Work to complete: Show all lines holding "caption".

Recorded data:
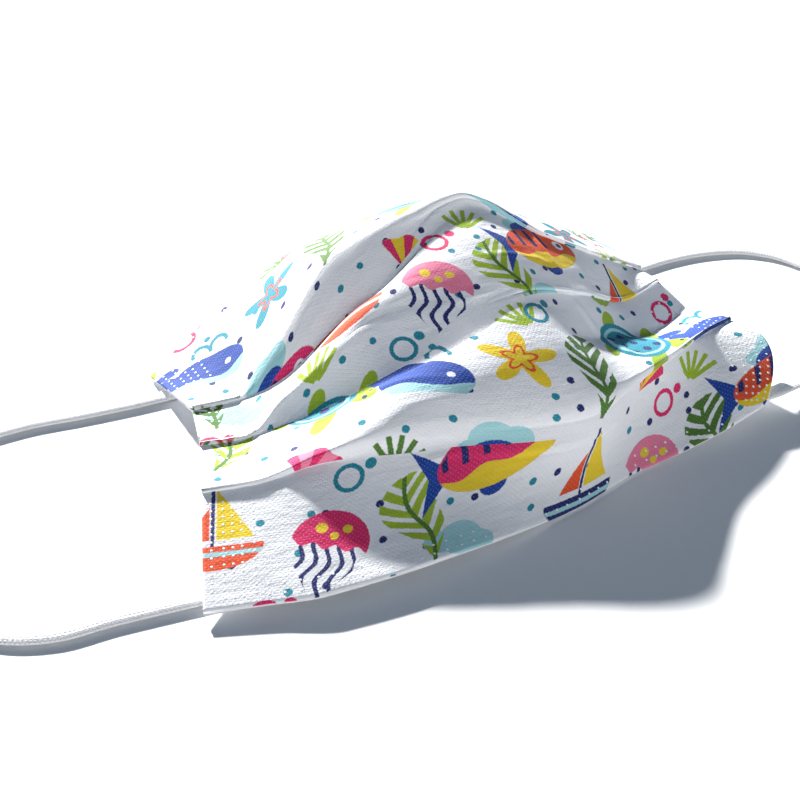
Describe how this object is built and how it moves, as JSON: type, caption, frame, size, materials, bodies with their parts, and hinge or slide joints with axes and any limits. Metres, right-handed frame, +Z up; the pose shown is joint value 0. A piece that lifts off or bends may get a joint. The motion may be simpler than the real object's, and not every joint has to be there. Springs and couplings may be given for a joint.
{
  "type": "child's disposable pleated face mask with two ear loops",
  "caption": "Child's disposable pleated face mask of printed non-woven cloth, opened and laid outside up, with flat elastic ear loops.",
  "frame": {"origin": "centre of the cloth's footprint, on the surface that the mask lies on", "axes": "+X across the mask along its pleats, towards the end that is on the right when the nose edge is away; +Y towards the nose edge; +Z up, out of the outside of the cloth"},
  "size_m": [0.2616, 0.107, 0.044],
  "materials": {
    "cloth": "matt white spunbond non-woven with a printed pattern",
    "elastic": "matt white knitted elastic"
  },
  "bodies": {
    "root": {"mask_body": "cloth", "ear_loop_left": "elastic", "ear_loop_right": "elastic"}
  },
  "joints": []
}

Result of the task:
Describe how this object is built and how it moves, as JSON: type, caption, frame, size, materials, bodies with their parts, and hinge or slide joints with axes and any limits. Metres, right-handed frame, +Z up; the pose shown is joint value 0. A piece that lifts off or bends may get a joint. The motion may be simpler than the real object's, and not every joint has to be there. Springs and couplings may be given for a joint.
  "caption": "Child's disposable pleated face mask of printed non-woven cloth, opened and laid outside up, with flat elastic ear loops.",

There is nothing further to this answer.